Qualquer teoria materialista da mente enfrenta dois problemas fundamentais: o de fornecer uma explicação para a intencionalidade da mente e para a consciência. Um grande mérito deste livro é justamente a apresentação de respostas claras e detalhadas para essas duas grandes questões. O problema da intencionalidade consiste em explicar como estados mentais podem "representar" entidades que lhes são externas. O que faz com que o meu pensamento de Nova York, que é, para o materialista, um mero evento físico no meu cérebro, represente aquela cidade? Dennett aborda tal questão analisando como os animais mais primitivos, e até sistemas não vivos, conseguiriam representar aspectos do ambiente.
Ele argumenta que não só organismos mais primitivos, mas até as moléculas auto-replicantes, que são a base da vida, têm uma forma de intencionalidade. Formas mais complexas de intencionalidade surgiram conforme evoluíram sistemas mais complexos de moléculas auto-replicantes. Nas palavras de Dennett, "somos constituídos por robôs (...), somos, cada um de nós, uma coleção de trilhões de máquinas macromoleculares. E todas essas são, em última análise, descendentes das macromoléculas auto-replicantes originais".
Contra filósofos como John Searle, que argumentam que há dois tipos de intencionalidade -uma intrínseca aos estados mentais e outra derivada (de palavras e outros símbolos)-, Dennett sustenta que (como a nossa intencionalidade é o resultado desses milhares de subsistemas, os robôs biológicos dos quais nós somos compostos, cada um dotado de intencionalidade primitiva) não há uma distinção fundamental entre a intencionalidade de nossos estados mentais e qualquer outro tipo de intencionalidade.
Uma consequência notável dessa perspectiva é que é plenamente possível a existência de robôs com intencionalidade, e nesse sentido não haveria uma diferença fundamental entre um robô suficientemente complexo e a mente humana. Outra consequência notável, além de radical e inaceitável para muitos, na qual se torna clara a influência de Quine e sua tese da indeterminação da tradução, é a rejeição do ideal de "precisão proposicional" e o consequente não-realismo com respeito ao conteúdo das atitudes proposicionais.
Quanto ao segundo problema, o da explicação materialista da consciência, qual é a resposta de Dennett?

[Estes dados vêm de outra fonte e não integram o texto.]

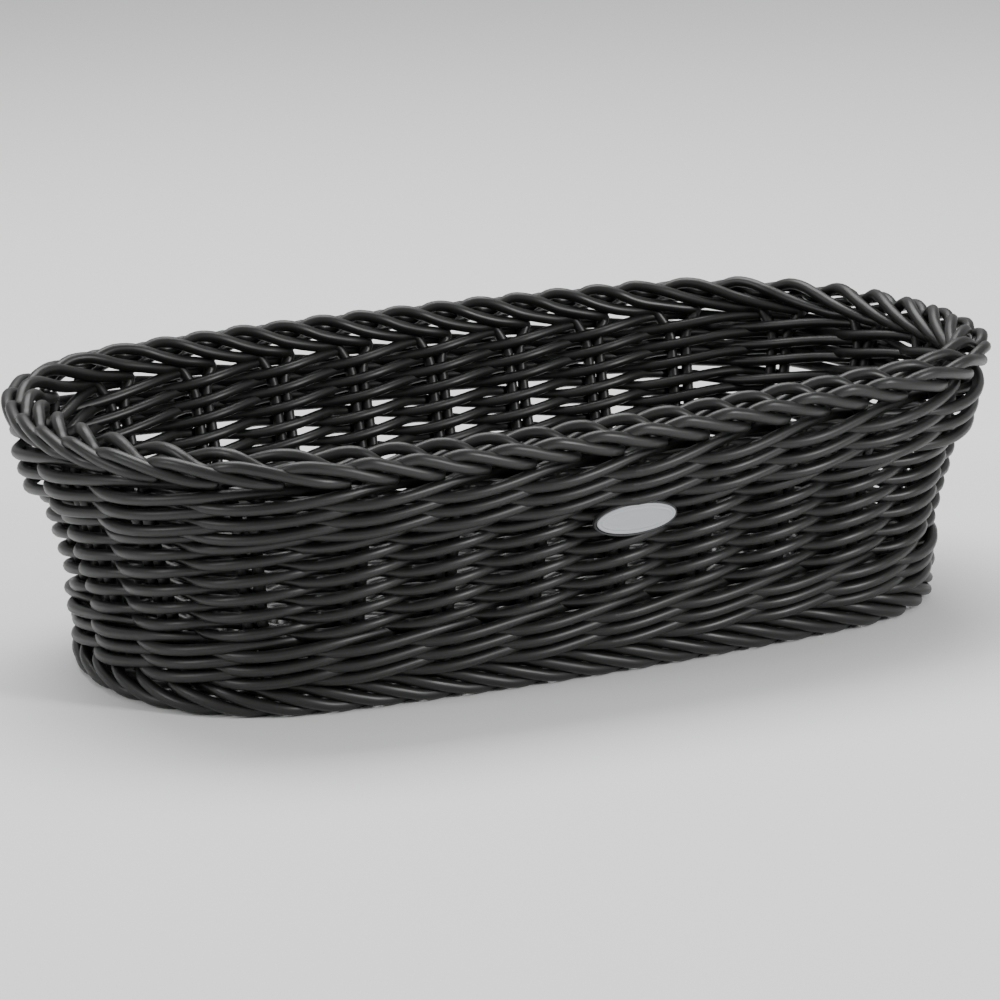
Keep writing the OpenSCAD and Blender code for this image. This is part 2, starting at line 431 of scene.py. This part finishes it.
def plastic_material(name, dark, light, roughness, speckle):
    """Moulded plastic: a fine even speckle in its tone, sheen and surface."""
    material, tree, shader = new_material(name)
    place_in = tree.nodes.new("ShaderNodeTexCoord")
    noise = tree.nodes.new("ShaderNodeTexNoise")
    noise.inputs["Scale"].default_value = speckle
    noise.inputs["Detail"].default_value = SPECKLE_DETAIL
    link(tree, place_in, "Object", noise, "Vector")
    colour_between(tree, noise, "Fac", dark, light, shader)
    rough = (roughness - SPECKLE_ROUGH_SPREAD, roughness + SPECKLE_ROUGH_SPREAD)
    link(tree, spread(tree, noise, (0, 1), rough), "Result", shader, "Roughness")
    bump(tree, noise, SPECKLE_BUMP, shader)
    return material


MATERIALS = {
    "strand": strand_material(),
    "badge_face": plastic_material("badge_face", PLATE_DARK, PLATE_LIGHT, roughness=0.38, speckle=3500),
    "badge_backing": plastic_material(
        "badge_backing", BACKING_DARK, BACKING_LIGHT, roughness=0.5, speckle=2500
    ),
}


# ---- Wall rows: each row is one strand, which goes round as often as the row has strands


class Band(NamedTuple):
    """A band of woven rows: the height of the middle of its lowest row, their spacing and number."""

    first: float
    pitch: float
    count: int


PAIRING_BAND = Band(first=30, pitch=6.5, count=6)
LOWER_BAND = Band(first=14.3, pitch=5.0, count=3)
UPPER_BAND = Band(first=69.5, pitch=6.4, count=3)

# From the middle of a stake to the middle of a strand that passes it
STAKE_GAP = 0.05
STAKE_CLEAR = STRAND_D + STAKE_GAP
PAIRING_STRANDS = 2
# Half the share by which the strands cross more quickly between two stakes than a plain wave would
PAIRING_QUICKER = 0.1
PAIRING_RISE = 1.9
PAIRING_SQUEEZE = 0.1

WALE_STRANDS = 3
WALE_SQUEEZE = 0.04
# How far out a waling strand bulges between its two stakes, how much it rises, and half of how much
# nearer it is to the second stake than to the first
LOWER_WEAVE = {"bulge": 6.8, "rise": 2.1, "nearer": 1.4}
UPPER_WEAVE = {"bulge": 7.8, "rise": 2.9, "nearer": 1.9}

ROW_WANDER_UP = 0.28
ROW_WANDER_OUT = 0.16


def pairing_offsets(turn):
    """Out from the stakes and up from the row, for a strand that is outside every second stake, and
    how much it is squeezed."""
    phase = math.pi * turn
    phase = phase - PAIRING_QUICKER * np.sin(2 * phase)
    squeeze = PAIRING_SQUEEZE * np.sin(phase) ** 2
    return STAKE_CLEAR * np.cos(phase), PAIRING_RISE * np.sin(phase), squeeze


def wale_offsets(turn, bulge, rise, nearer):
    """The same for a strand that passes outside two stakes and inside the third."""
    half_gap = math.pi / WALE_STRANDS
    phase = 2 * half_gap * turn - half_gap
    near = STAKE_CLEAR + nearer
    mean = (2 * near - STAKE_CLEAR) / WALE_STRANDS
    twice = (bulge - mean) / 2 - (near + STAKE_CLEAR) / WALE_STRANDS
    once = bulge - mean - twice
    out = mean + once * np.cos(phase) + twice * np.cos(2 * phase)
    out = out - nearer / math.sin(half_gap) * np.sin(phase)
    return out, rise * np.sin(phase), WALE_SQUEEZE


def wall_row(name, node, z, strands, offsets, rng):
    turns = strands * STAKE_PAIRS
    step = TUBE_STEP / STAKE_SPACING
    turn = np.arange(0, turns, step)
    turn = turn * turns / (turn[-1] + step)
    out, up, squeeze = offsets(turn)
    height = z + up + wander(rng, turn, strands, ROW_WANDER_UP)
    out = stake_out(z) + out + wander(rng, turn, strands, ROW_WANDER_OUT)
    points, sideways = on_wall(turn, out, height)
    strand_piece(name, [tube(points, sideways, closed=True, squeeze=squeeze)], node, rng)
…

Na sua teoria, a linguagem tem um papel fundamental. O que torna uma mente consciente é o que ela pode fazer, e mentes dotadas de linguagem podem fazer incomensuravelmente mais do que mentes sem essa capacidade. Não faltam consequências polêmicas dessa idéia, que não vão agradar nada a quem gosta de animais.
No seu famoso artigo "O Que é Ser Como um Morcego?", Thomas Nagel propõe essa questão, à qual Dennett responde dizendo que, para morcegos e para a grande maioria de outras espécies animais, essa pergunta não tem resposta, pois não existe um fato "o que é ser como" um morcego, uma rã, uma formiga etc. Nesse sentido, a maioria dos animais não tem consciência. Talvez mais polêmica ainda seja a sugestão de Dennett de que todos os animais não-humanos (talvez com a exceção dos cães!), embora possam sentir dor, não podem sofrer da mesma maneira como os seres humanos.
Embora bastante polêmica, essa tentativa de Dennett de propor uma teoria da consciência é, a meu ver, muito preferível às respostas de filósofos como Nagel e Colin Mcginn, para quem a consciência é um mistério que talvez esteja além de nossas capacidades intelectuais, um problema em princípio insolúvel. Ao analisá-la, mesmo que a rejeitemos, não podemos, na medida mesmo em que a rejeitamos, deixar de entender melhor esse fenômeno tão central ao conceito de mente.
Esta tradução de uma das mais recentes obras de Dennett é, sem dúvida, muito bem-vinda. Para quem quiser saber o que está acontecendo nas fronteiras da pesquisa de filosofia da mente, não há caminho melhor do que começar com este livro, e depois ler os textos indicados na excelente bibliografia suplementar. A tradução, em geral, é boa, embora alguns erros graves às vezes tornem o argumento ininteligível. É o caso, por exemplo, quando se traduz "How Do I Know You Have a Mind" (pág.15) por "Como Sabemos Que Possuímos uma Mente", em que o uso da primeira e da terceira pessoas é fundamental; ou "Making Things to Think with" (págs.5 e 121) por "Fazendo Coisas sobre as Quais Pensar", quando o correto seria "Fazendo Coisas para Pensar".
Michael B. Wrigley é professor de filosofia na Universidade Estadual de Campinas (Unicamp) e professor visitante no programa de pós-graduação em filosofia da mente e ciência cognitiva na Universidade Estadual Paulista (Unesp).